start GIVEN RECORDS

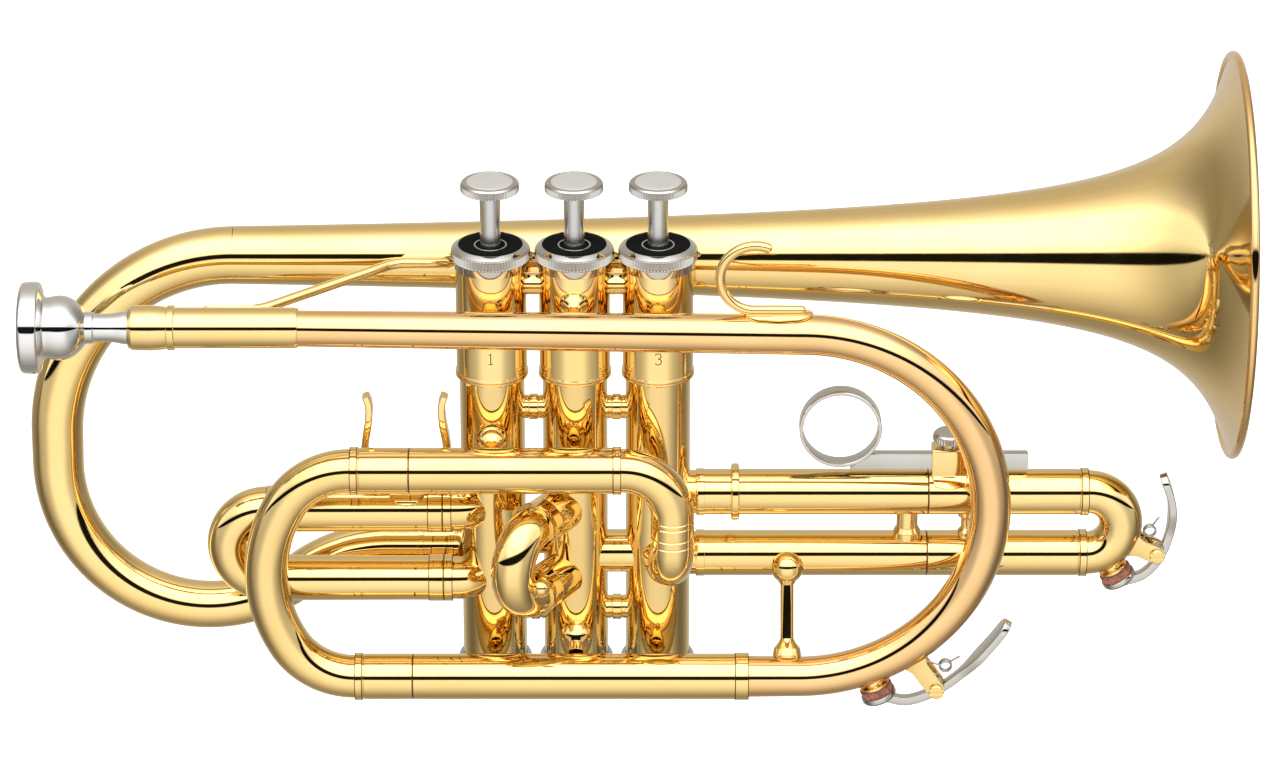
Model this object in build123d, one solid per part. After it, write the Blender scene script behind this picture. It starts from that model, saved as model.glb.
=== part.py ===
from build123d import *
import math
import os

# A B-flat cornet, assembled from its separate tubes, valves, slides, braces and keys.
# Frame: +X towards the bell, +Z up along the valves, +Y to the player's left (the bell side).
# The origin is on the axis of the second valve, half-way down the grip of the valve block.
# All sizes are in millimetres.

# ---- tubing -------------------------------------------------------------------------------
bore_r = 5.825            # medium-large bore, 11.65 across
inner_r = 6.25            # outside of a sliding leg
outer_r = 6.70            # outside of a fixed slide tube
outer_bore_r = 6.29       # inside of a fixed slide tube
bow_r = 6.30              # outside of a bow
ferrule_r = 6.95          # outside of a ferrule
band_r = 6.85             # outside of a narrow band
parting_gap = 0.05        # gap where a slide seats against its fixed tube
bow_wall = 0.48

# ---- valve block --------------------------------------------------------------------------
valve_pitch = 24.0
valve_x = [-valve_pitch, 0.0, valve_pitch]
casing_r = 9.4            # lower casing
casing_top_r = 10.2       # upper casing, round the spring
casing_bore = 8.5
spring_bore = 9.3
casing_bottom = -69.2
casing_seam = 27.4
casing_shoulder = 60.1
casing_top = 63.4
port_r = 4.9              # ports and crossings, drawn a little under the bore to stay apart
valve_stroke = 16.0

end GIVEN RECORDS
start GIVEN RECORDS

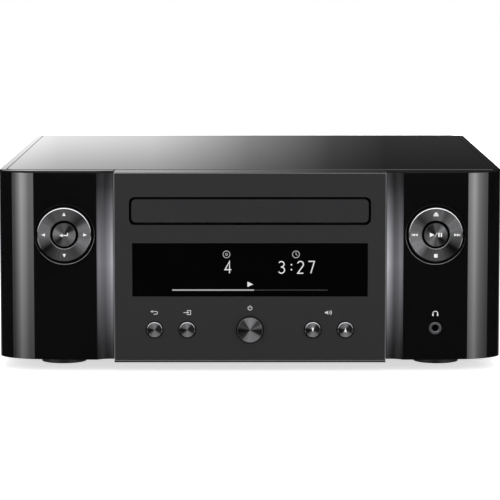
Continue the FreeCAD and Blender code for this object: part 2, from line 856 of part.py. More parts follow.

end GIVEN RECORDS

• PROBLEM STATEMENT:
Using the listing above, list every line in which the string "from" occurs.

• WRITTEN REPLY:
Model this object in build123d, one solid per part. After it, write the Blender scene script behind this picture. It starts from that model, saved as model.glb.
from build123d import *
# A B-flat cornet, assembled from its separate tubes, valves, slides, braces and keys.
Continue the FreeCAD and Blender code for this object: part 2, from line 856 of part.py. More parts follow.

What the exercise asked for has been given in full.